Before "Entrusted," Rummler considered herself a closet writer, penning countless short stories and poems. "When I write, it feels like I’m watching a movie," she says. "The characters drive me."

In "Entrusted," that main character is Anna Bertram, a mother whose grown son unexpectedly drops out of her life, leaving her devastated and confused. After a chance encounter with a young soldier on a beach, Bertram embarks on a journey to reconnect with her estranged son.

Facing an empty nest when her younger son goes off to college next fall, Rummler says she can identify with Bertram. "But you need to let go at some point," she says. "Kids are on their own life journey."

Working on her second novel has helped Rummler deal with the impending transition.
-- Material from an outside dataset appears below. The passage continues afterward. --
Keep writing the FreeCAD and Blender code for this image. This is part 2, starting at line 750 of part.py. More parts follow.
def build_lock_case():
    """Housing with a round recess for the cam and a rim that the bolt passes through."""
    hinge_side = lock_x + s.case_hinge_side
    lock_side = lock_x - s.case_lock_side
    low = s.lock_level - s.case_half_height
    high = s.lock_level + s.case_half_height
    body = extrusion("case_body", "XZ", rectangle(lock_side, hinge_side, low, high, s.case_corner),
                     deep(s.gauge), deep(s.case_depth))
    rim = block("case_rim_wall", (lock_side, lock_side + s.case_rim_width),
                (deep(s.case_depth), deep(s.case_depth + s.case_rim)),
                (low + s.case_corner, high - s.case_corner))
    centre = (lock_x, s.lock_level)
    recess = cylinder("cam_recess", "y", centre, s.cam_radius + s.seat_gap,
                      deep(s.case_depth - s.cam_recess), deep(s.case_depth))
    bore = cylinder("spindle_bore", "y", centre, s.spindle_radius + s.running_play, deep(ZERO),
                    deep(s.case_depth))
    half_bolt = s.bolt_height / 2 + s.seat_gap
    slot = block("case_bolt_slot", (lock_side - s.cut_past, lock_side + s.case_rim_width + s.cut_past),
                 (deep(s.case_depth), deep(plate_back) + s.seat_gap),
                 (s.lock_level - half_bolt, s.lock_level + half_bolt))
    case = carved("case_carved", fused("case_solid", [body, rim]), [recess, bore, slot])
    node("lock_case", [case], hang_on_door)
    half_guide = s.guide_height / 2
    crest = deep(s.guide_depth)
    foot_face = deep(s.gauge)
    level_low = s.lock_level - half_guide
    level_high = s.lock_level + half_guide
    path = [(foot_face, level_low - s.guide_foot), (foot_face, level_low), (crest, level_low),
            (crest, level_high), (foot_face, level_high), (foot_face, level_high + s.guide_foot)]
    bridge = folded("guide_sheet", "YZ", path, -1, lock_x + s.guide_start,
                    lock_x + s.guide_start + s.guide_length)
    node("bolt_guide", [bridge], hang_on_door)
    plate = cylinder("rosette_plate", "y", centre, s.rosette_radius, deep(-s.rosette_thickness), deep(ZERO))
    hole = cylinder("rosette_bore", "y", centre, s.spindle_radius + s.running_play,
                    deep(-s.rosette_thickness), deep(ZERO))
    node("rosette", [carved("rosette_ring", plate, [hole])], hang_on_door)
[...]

A suspense novel with a spiritual element to it, it’s a major departure from her first book.

'One More River to Cross: The Redemption of Sam Cooke'  by B.G. Rhule

Teacher turned author B.G. Rhule distinctly remembers learning about legendary crooner Sam Cooke’s death. "My friend’s dad had just picked us up from a concert in downtown Milwaukee when we heard the news on the radio," she says.

The suspicious circumstances surrounding Cooke’s death always struck a chord with Rhule, who grew up listening to his music. "He had a voice like melting butter."

After graduating from UW–Madison, Rhule spent 30 years teaching in southern California. Later, she wrote for a college sports blog based in L.A. But her desire to write about Cooke never abated. "Cooke was a great artist who broke racial barriers," Rhule says. Then Rhule read an article about embracing your passion in "O, The Oprah Magazine." "It was serendipitous," she says. "It led me to believe it was time for the truth to be told."

Rhule spent six years interviewing Cooke’s family and friends and investigating his untimely death — official accounts claim Cooke was fatally shot after an altercation with an L.A. motel clerk. However, Rhule’s bio asserts that Cooke’s business manager, the notorious Allen Klein, was ultimately responsible for his murder.

Rhule is currently in talks to bring her labor of love to the big screen.